* **EXERCISE TASK**
The lines to be extracted run from the start of the listing through the line containing "# front faces"; copy them exactly and nothing else.

* **RECORDED DATA**
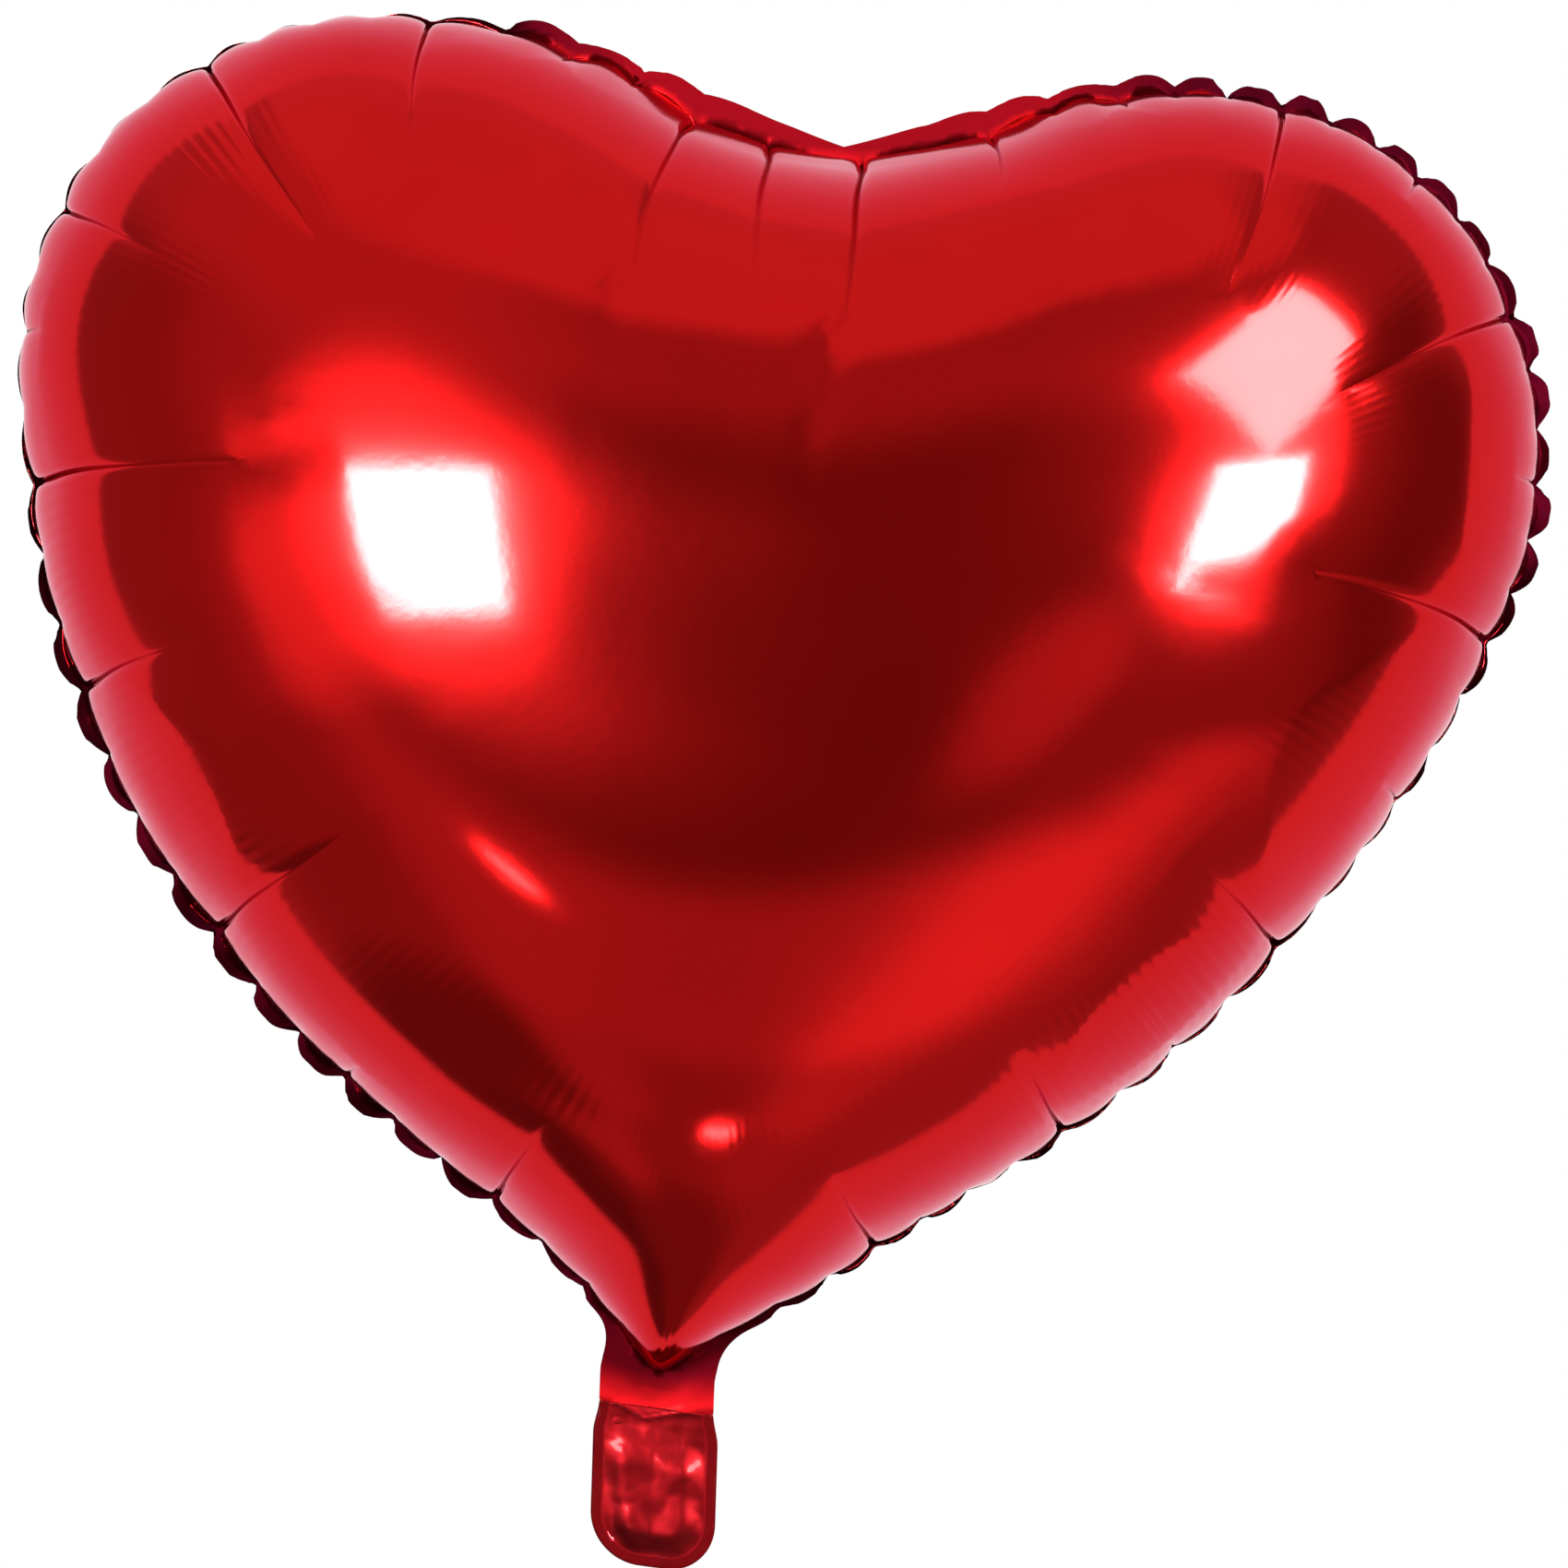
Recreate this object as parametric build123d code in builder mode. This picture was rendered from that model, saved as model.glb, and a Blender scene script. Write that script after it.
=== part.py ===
from build123d import *
import math
import os

# Heart-shaped foil balloon, blown up. +Z is up along the heart's axis, +X to the right, and the
# front faces -Y. The origin is the tie point, on the middle of the fold line at the neck.

# ---- Outer edge of the sealed flange, measured in the plane of the seam ----
LOBE_X = 99.6            # centre of each lobe's arc
LOBE_Z = 242.0
LOBE_RADIUS = 94.0
SIDE_RADIUS = 282.0      # long arc below each lobe, tangent to it
SIDE_START = -13.0       # degrees below the horizontal where the lobe hands over to the side
SIDE_END = -57.0         # and where the side runs straight towards the neck
CLEFT_Z = 311.5          # bottom of the taut V between the lobes
WEB_RADIUS = 12.0        # hollow curve that brings the flange into the neck

# ---- Inner edge of the heat seal, where the panels part and the chamber begins ----
SEAL_WIDTH = 5.5
SADDLE_RADIUS = 160.0    # hollow curve of the chamber under the V
CHAMBER_END = -54.0      # direction where the chamber's side runs straight to its tip
TIP_RADIUS = 4.0

# ---- Chamber depth and film ----
HALF_DEPTH = 92.0        # middle of each panel in front of the seam plane
DOME_Z = 190.0           # height of the dome's middle
FILM = 0.6               # each panel's film
SEALANT = 0.6            # fused sealant between the two flanges
RING_RATIOS = (1.0, 0.988, 0.96, 0.9, 0.8, 0.65, 0.45, 0.2)

# ---- Neck and tail ----
NECK_HALF_WIDTH = 14.5
TAIL_HALF_WIDTH = 15.8
FOLD_GAP = 1.0           # half of the free film at each fold line
TAIL_FOLD_Z = -24.0
TAIL_END_Z = -48.4
TAIL_CORNER = 12.5
TAIL_SEAL = 3.5
FILL_RADIUS = 4.0
FILL_Z = -14.0

# ---- Self-sealing valve: two clear films in the neck ----
CHANNEL_HALF_WIDTH = 8.0
CHANNEL_TOP_Z = 12.0
VALVE_HALF_WIDTH = 7.0
VALVE_FILM = 0.25
VALVE_GAP = 0.03         # half of the space between the two closed films
VALVE_HINGE_Z = 13.75
VALVE_TOP_Z = 64.0
VALVE_CLEARANCE = 0.25
INLET_TOP_Z = -1.5
INLET_BOTTOM_Z = -8.5


def direction(degrees):
    return math.cos(math.radians(degrees)), math.sin(math.radians(degrees))


SIDE_OFFSET = SIDE_RADIUS - LOBE_RADIUS
SIDE_X = LOBE_X - SIDE_OFFSET * direction(SIDE_START)[0]
SIDE_Z = LOBE_Z - SIDE_OFFSET * direction(SIDE_START)[1]


def mylar_height(ratio):
    """Height of a blown-up film disc over its rim, as a share of its radius, at this share of it."""
    steps = 80
    limit = math.acos(ratio**2)
    angles = [(i + 0.5) * limit / steps for i in range(steps)]
    return sum(math.sqrt(math.cos(angle)) for angle in angles) * limit / steps / 2


def dome_height(ratio):
    return HALF_DEPTH * mylar_height(ratio) / mylar_height(0)


def chamber_outline(ratio):
    """The chamber's edge in the seam plane, drawn at a ratio about the dome's middle."""

    def at(x, z):
        return x * ratio, DOME_Z + (z - DOME_Z) * ratio

    lobe = LOBE_RADIUS - SEAL_WIDTH
    side = SIDE_RADIUS - SEAL_WIDTH
    rise = math.sqrt((lobe + SADDLE_RADIUS) ** 2 - LOBE_X**2)
    lean = math.degrees(math.atan2(LOBE_X, rise))
    out_x, out_z = direction(CHAMBER_END)
    end_x = SIDE_X + side * out_x
    end_z = SIDE_Z + side * out_z
    tip_z = end_z + end_x * out_x / out_z
    with BuildSketch() as outline:
        with BuildLine():
            CenterArc(at(0, LOBE_Z + rise), SADDLE_RADIUS * ratio, -90, lean)
            CenterArc(at(LOBE_X, LOBE_Z), lobe * ratio, 90 + lean, SIDE_START - 90 - lean)
            CenterArc(at(SIDE_X, SIDE_Z), side * ratio, SIDE_START, CHAMBER_END - SIDE_START)
            Line(at(end_x, end_z), at(0, tip_z))
            mirror(about=Plane.YZ)
        make_face()
        fillet(vertices().sort_by(Axis.Y)[0], TIP_RADIUS * ratio)
    return outline.sketch


def flange_outline():
    """The outer edge of both panels, from the taut V at the cleft down to the neck."""
    reach = math.hypot(LOBE_X, CLEFT_Z - LOBE_Z)
    slope = math.asin(LOBE_RADIUS / reach) - math.atan2(CLEFT_Z - LOBE_Z, LOBE_X)
    taut = math.sqrt(reach**2 - LOBE_RADIUS**2)
    lean = math.degrees(slope)
    out_x, out_z = direction(SIDE_END)
    end_x = SIDE_X + SIDE_RADIUS * out_x
    end_z = SIDE_Z + SIDE_RADIUS * out_z
    web_x = NECK_HALF_WIDTH + WEB_RADIUS
    web_z = end_z + (WEB_RADIUS - (web_x - end_x) * out_x) / out_z
    foot = (web_x - WEB_RADIUS * out_x, web_z - WEB_RADIUS * out_z)
    web_end = 180 - math.degrees(math.asin((FOLD_GAP - web_z) / WEB_RADIUS))
    neck_x = web_x + WEB_RADIUS * direction(web_end)[0]
    with BuildSketch() as outline:
        with BuildLine():
            Line((0, CLEFT_Z), (taut * math.cos(slope), CLEFT_Z + taut * math.sin(slope)))
            CenterArc((LOBE_X, LOBE_Z), LOBE_RADIUS, 90 + lean, SIDE_START - 90 - lean)
            CenterArc((SIDE_X, SIDE_Z), SIDE_RADIUS, SIDE_START, SIDE_END - SIDE_START)
            Line((end_x, end_z), foot)
            CenterArc((web_x, web_z), WEB_RADIUS, SIDE_END + 180, web_end - SIDE_END - 180)
            Line((neck_x, FOLD_GAP), (0, FOLD_GAP))
            mirror(about=Plane.YZ)
        make_face()
    return outline.sketch


def strip(half_width, low, high):
    """A flat strip of film centred on the heart's axis."""
    with BuildSketch() as outline:
        with Locations((0, (low + high) / 2)):
            Rectangle(2 * half_width, high - low)
    return outline.sketch


def tail_end(half_width, low, high):
    """The tail's last stretch, square at the fold line and rounded at its end."""
    with BuildSketch() as outline:
        add(strip(half_width, low, high))
        fillet(vertices().group_by(Axis.Y)[0], TAIL_CORNER - TAIL_HALF_WIDTH + half_width)
    return outline.sketch


def seam_plane(side, distance):
    """A plane parallel to the seam, that distance out on the front (1) or the back (-1)."""
    return Plane.XZ.offset(side * distance)


def finish(piece, name):
    piece.part.label = name
    export_step(piece.part, f"parts/{name}.step")


def build_layer(name, side, near, thickness, outline):
    """A flat piece of this outline in the seam's direction, from near outwards by its thickness."""
    with BuildPart() as layer:
        with BuildSketch(seam_plane(side, near)):
            add(outline)
        extrude(amount=side * thickness)
    finish(layer, name)


def build_panel(name, side):
    """One foil panel: its flat flange and the dome blown out of it, in a single film."""
    near = SEALANT / 2
    inner = 1 - FILM / (LOBE_X + LOBE_RADIUS)
    with BuildPart() as panel:
        for ratio in RING_RATIOS:
            with BuildSketch(seam_plane(side, near + dome_height(ratio))):
                add(chamber_outline(ratio))
        loft()
        with BuildSketch(seam_plane(side, near)):
            add(flange_outline())
        extrude(amount=side * FILM)
        for ratio in RING_RATIOS:
            depth = dome_height(ratio) * (1 - FILM / HALF_DEPTH)
            with BuildSketch(seam_plane(side, near + depth)):
                add(chamber_outline(ratio * inner))
        loft(mode=Mode.SUBTRACT)
    finish(panel, name)


def weld_band():
    """The band of sealant between the flanges, open at the neck for the valve."""
    with BuildSketch() as outline:
        add(flange_outline())
        add(chamber_outline(1.0), mode=Mode.SUBTRACT)
        add(strip(CHANNEL_HALF_WIDTH, 0, CHANNEL_TOP_Z), mode=Mode.SUBTRACT)
    return outline.sketch


def tail_with_inlet():
    """The back layer of the upper tail, with the round hole that the balloon is filled through."""
    with BuildSketch() as outline:
        add(UPPER_TAIL)
        with Locations((0, FILL_Z)):
            Circle(FILL_RADIUS, mode=Mode.SUBTRACT)
    return outline.sketch


def side_welds():
    """The two long seals at the upper tail's sides."""
    with BuildSketch() as outline:
        add(UPPER_TAIL)
        add(strip(TAIL_HALF_WIDTH - TAIL_SEAL, TAIL_FOLD_Z, 0), mode=Mode.SUBTRACT)
    return outline.sketch


def end_weld():
    """The U-shaped seal that closes the tail's sides and its end."""
    with BuildSketch() as outline:
        add(LOWER_TAIL)
        add(tail_end(TAIL_HALF_WIDTH - TAIL_SEAL, TAIL_END_Z + TAIL_SEAL, 0), mode=Mode.SUBTRACT)
    return outline.sketch


UPPER_TAIL = strip(TAIL_HALF_WIDTH, TAIL_FOLD_Z + FOLD_GAP, -FOLD_GAP)
LOWER_TAIL = tail_end(TAIL_HALF_WIDTH, TAIL_END_Z, TAIL_FOLD_Z - FOLD_GAP)
VALVE_ROOT = strip(VALVE_HALF_WIDTH, FOLD_GAP + VALVE_CLEARANCE, VALVE_HINGE_Z - VALVE_CLEARANCE)
VALVE_FLAP = strip(VALVE_HALF_WIDTH, VALVE_HINGE_Z + VALVE_CLEARANCE, VALVE_TOP_Z)
VALVE_INLET = strip(VALVE_HALF_WIDTH, INLET_BOTTOM_Z, INLET_TOP_Z)

os.makedirs("parts", exist_ok=True)

for place, side in (("front", 1), ("back", -1)):
    build_panel(f"{place}_panel", side)
    build_layer(f"{place}_valve_root_film", side, VALVE_GAP, VALVE_FILM, VALVE_ROOT)
    build_layer(f"{place}_valve_flap_film", side, VALVE_GAP, VALVE_FILM, VALVE_FLAP)
    build_layer(f"{place}_valve_inlet_film", side, VALVE_GAP, VALVE_FILM, VALVE_INLET)
    build_layer(f"tail_end_{place}_layer", side, SEALANT / 2, FILM, LOWER_TAIL)

build_layer("tail_front_layer", 1, SEALANT / 2, FILM, UPPER_TAIL)
build_layer("tail_back_layer", -1, SEALANT / 2, FILM, tail_with_inlet())
build_layer("perimeter_weld", 1, -SEALANT / 2, SEALANT, weld_band())
build_layer("tail_side_welds", 1, -SEALANT / 2, SEALANT, side_welds())
build_layer("tail_end_weld", 1, -SEALANT / 2, SEALANT, end_weld())
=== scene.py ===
"""Heart-shaped foil balloon: the looks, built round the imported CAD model.

Both foil panels are one sheet each, blown up from the seam line. A smooth film surface is worked
out first, then the pleats, scallops and ripples that the seam forces on it are laid into it.
Lengths are in millimetres until a mesh is made; the stage is in metres.
"""
import math
import bpy
import numpy as np
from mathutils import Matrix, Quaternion, Vector
from mathutils.geometry import delaunay_2d_cdt
from mathutils.kdtree import KDTree


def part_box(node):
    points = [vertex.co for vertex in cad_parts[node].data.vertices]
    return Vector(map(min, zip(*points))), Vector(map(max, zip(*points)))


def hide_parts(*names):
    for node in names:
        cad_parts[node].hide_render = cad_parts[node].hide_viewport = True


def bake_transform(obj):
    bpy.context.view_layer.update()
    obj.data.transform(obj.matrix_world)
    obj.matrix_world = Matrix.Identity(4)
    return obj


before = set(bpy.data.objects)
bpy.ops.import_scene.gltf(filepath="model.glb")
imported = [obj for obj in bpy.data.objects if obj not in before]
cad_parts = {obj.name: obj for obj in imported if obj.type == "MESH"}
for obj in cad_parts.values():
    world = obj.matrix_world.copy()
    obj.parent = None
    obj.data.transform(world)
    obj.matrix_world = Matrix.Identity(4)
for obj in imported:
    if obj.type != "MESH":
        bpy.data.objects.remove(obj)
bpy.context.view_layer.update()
MM = 0.001
rng = np.random.default_rng(7)

# ---------------------------------------------------------------- sizes from the frame
panel_high = np.array(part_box("front_panel")[1]) / MM
tail_low, tail_high = (np.array(corner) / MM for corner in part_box("tail_end_front_layer"))
HALF_WIDTH = panel_high[0]
HALF_DEPTH = 92.0
SEAL_WIDTH = 5.5
LOBE_X = 99.6
LOBE_RADIUS = HALF_WIDTH - LOBE_X
LOBE_Z = panel_high[2] - LOBE_RADIUS
SIDE_RADIUS, SIDE_START, SIDE_END = 282.0, -13.0, -57.0
CLEFT_Z = 311.5
WEB_RADIUS = 12.0
NECK_HALF_WIDTH = 14.5
SADDLE_RADIUS = 160.0
CHAMBER_END = -54.0
TIP_RADIUS = 4.0
NECK_END_Z = -8.5
TAIL_END_Z = tail_low[2]
TAIL_HALF_WIDTH = tail_high[0]
TAIL_TOP_Z = -8.3
TAIL_CORNER = 12.5
TAIL_SEAL = 3.5
FILL_Z = -14.0
FILL_RADIUS = 4.0
VALVE_HALF_WIDTH = 7.0
FOIL_THICKNESS = 0.08
LAYER_GAP = 0.2
BAND_HALF = 0.1
FILM_HALF = 0.03
FILM_SQUEEZE = 0.5

# ---------------------------------------------------------------- mesh steps
COLUMN_STEP = 0.86
PLEAT_STEP = 0.32
PLEAT_BAND = 3.0
COUNT_STEP = 0.05        # spacing at which the columns are counted out
FIRST_ROW, ROW_GROWTH, ROW_STEP = 0.6, 1.25, 2.0
RIM_DEPTH = 96.0
FLANGE_STEP = 1.3
MIDDLE_STEP = 4.0
OUTLINE_STEP, FILM_EDGE_STEP = 1.0, 0.8
TAIL_OUTLINE_STEP, TAIL_STEP, TAIL_SEAL_STEP = 0.9, 0.8, 0.9
VALVE_COLUMNS, VALVE_ROW_STEP = 15, 1.2


# ================================================================ outlines in the seam plane
def arc(x, z, radius, start, end, step=0.5):
    count = max(3, int(abs(math.radians(end - start)) * radius / step) + 1)
    angle = np.radians(np.linspace(start, end, count))
    return np.c_[x + radius * np.cos(angle), z + radius * np.sin(angle)]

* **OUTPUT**
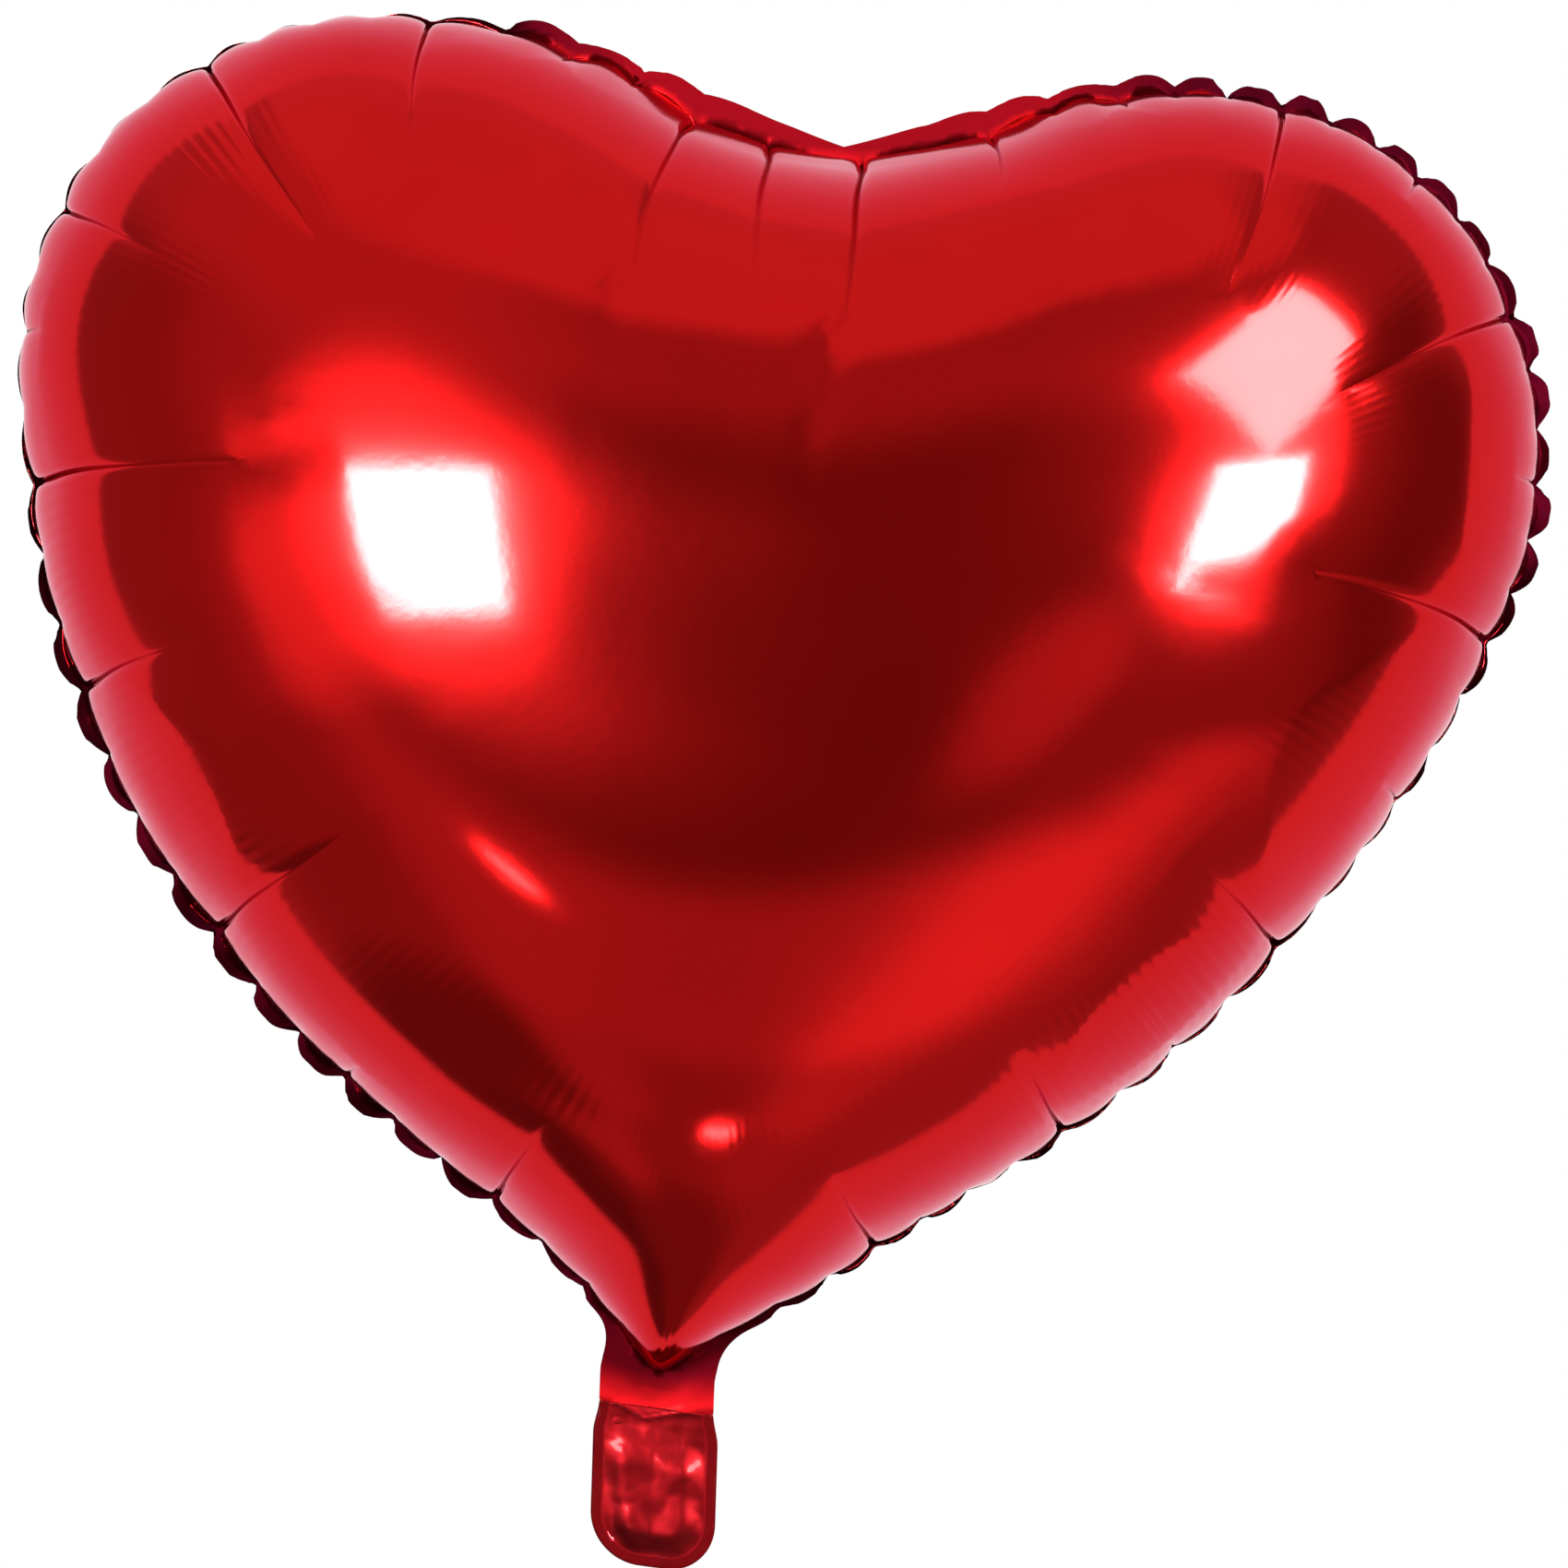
Recreate this object as parametric build123d code in builder mode. This picture was rendered from that model, saved as model.glb, and a Blender scene script. Write that script after it.
=== part.py ===
from build123d import *
import math
import os

# Heart-shaped foil balloon, blown up. +Z is up along the heart's axis, +X to the right, and the
# front faces -Y. The origin is the tie point, on the middle of the fold line at the neck.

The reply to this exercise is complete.